* START Data block *

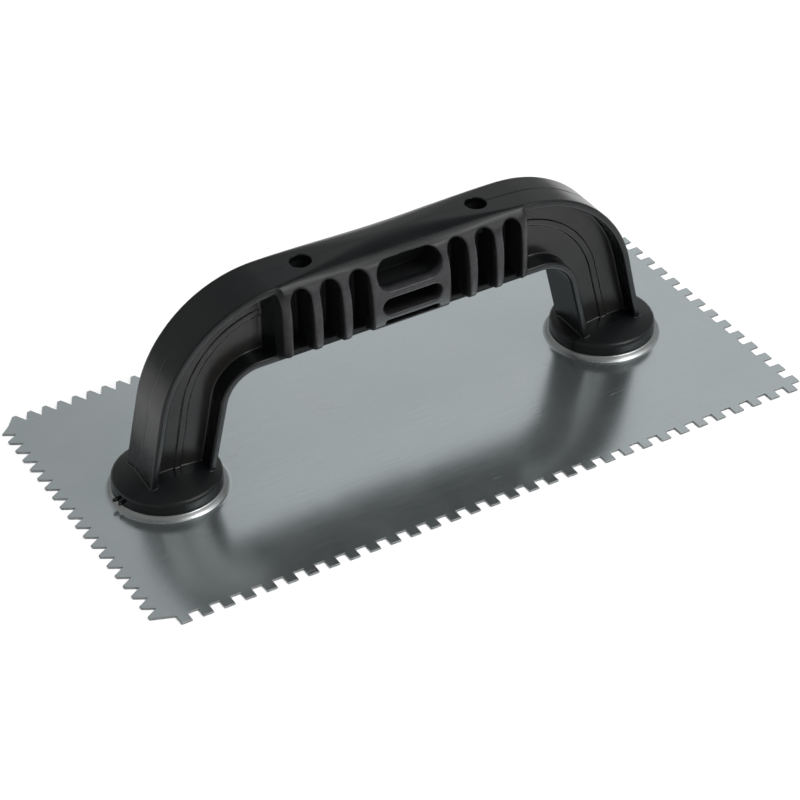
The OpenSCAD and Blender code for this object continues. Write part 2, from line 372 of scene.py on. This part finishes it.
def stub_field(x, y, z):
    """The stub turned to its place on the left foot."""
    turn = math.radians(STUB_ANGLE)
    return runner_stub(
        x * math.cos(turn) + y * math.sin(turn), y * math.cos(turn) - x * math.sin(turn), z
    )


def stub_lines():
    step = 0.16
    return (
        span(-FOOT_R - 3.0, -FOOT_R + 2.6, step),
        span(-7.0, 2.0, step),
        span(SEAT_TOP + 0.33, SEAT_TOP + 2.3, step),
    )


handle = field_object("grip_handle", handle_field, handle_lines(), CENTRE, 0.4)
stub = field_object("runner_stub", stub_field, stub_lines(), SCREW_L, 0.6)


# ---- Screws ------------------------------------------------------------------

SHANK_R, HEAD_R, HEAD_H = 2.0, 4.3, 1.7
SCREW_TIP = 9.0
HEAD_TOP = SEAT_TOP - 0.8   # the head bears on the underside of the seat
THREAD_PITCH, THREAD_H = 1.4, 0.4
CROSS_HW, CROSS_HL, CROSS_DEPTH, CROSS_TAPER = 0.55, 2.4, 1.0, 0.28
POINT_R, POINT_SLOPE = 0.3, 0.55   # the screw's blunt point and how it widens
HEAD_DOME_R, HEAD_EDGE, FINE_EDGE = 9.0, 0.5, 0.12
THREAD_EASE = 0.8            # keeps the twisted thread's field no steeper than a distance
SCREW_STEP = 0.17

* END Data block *

Output the listing above exactly as it appears.

→ Exercise response:
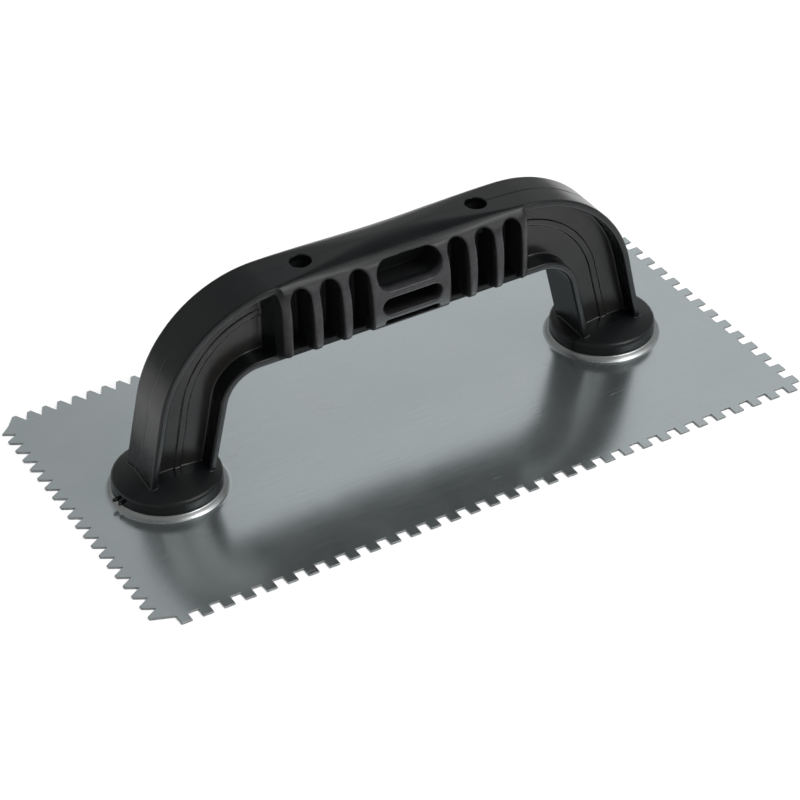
The OpenSCAD and Blender code for this object continues. Write part 2, from line 372 of scene.py on. This part finishes it.
def stub_field(x, y, z):
    """The stub turned to its place on the left foot."""
    turn = math.radians(STUB_ANGLE)
    return runner_stub(
        x * math.cos(turn) + y * math.sin(turn), y * math.cos(turn) - x * math.sin(turn), z
    )


def stub_lines():
    step = 0.16
    return (
        span(-FOOT_R - 3.0, -FOOT_R + 2.6, step),
        span(-7.0, 2.0, step),
        span(SEAT_TOP + 0.33, SEAT_TOP + 2.3, step),
    )


handle = field_object("grip_handle", handle_field, handle_lines(), CENTRE, 0.4)
stub = field_object("runner_stub", stub_field, stub_lines(), SCREW_L, 0.6)


# ---- Screws ------------------------------------------------------------------

SHANK_R, HEAD_R, HEAD_H = 2.0, 4.3, 1.7
SCREW_TIP = 9.0
HEAD_TOP = SEAT_TOP - 0.8   # the head bears on the underside of the seat
THREAD_PITCH, THREAD_H = 1.4, 0.4
CROSS_HW, CROSS_HL, CROSS_DEPTH, CROSS_TAPER = 0.55, 2.4, 1.0, 0.28
POINT_R, POINT_SLOPE = 0.3, 0.55   # the screw's blunt point and how it widens
HEAD_DOME_R, HEAD_EDGE, FINE_EDGE = 9.0, 0.5, 0.12
THREAD_EASE = 0.8            # keeps the twisted thread's field no steeper than a distance
SCREW_STEP = 0.17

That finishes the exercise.